The cumulative effect of Gandhi’s actions is that the Indian political system, though still retaining some essential features of a democracy, became unaccountable, corrupt, and unhinged from the normal bench marks voters use to assess their leaders. In a functioning democracy, voters punish those politicians who fail to deliver at the ballot box. Not in India. Both the 1967 and 1971 reelections of the Congress Party followed a decline of per capita GDP the year before. It was not democracy that failed India; it was India that failed democracy.

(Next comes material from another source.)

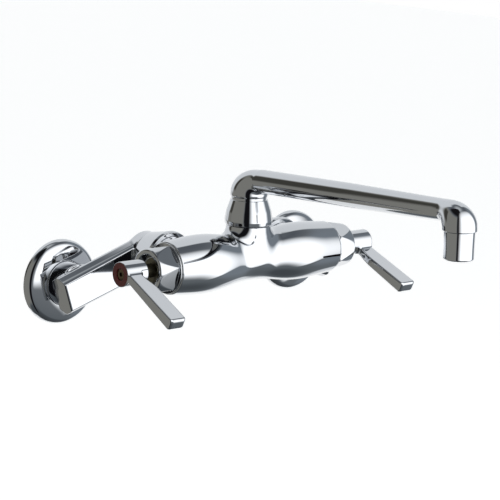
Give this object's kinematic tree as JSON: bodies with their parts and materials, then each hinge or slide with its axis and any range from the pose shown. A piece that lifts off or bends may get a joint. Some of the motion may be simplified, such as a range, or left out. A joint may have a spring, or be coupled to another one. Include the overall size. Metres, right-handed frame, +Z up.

The economic consequences of this period of illiberalism were long lasting. Because Gandhi’s political fortunes depended on patronage, she felt no compulsion to invest in real drivers of economic growth—education and health. The ratio of teachers to primary-school students throughout the long Gandhi years stubbornly hovered around 2 percent. After her rule, in 1985, only 18 percent of Indian children were immunized against diphtheria, pertussis, and tetanus (DPT), and only 1 percent were immunized against measles. Even today, India is still paying for her neglect. The low level of human capital remains the single largest obstacle to that country’s developmental prospects.
The good news is that India is shedding this harmful legacy. As Indian politics became more open and accountable, the post-Gandhi governments began to put welfare of the people at the top of the policy agenda. For example, the adult literacy rate increased from 49 percent in 1990 to 61 percent in 2006. In due time, these social investments will translate into real dividends.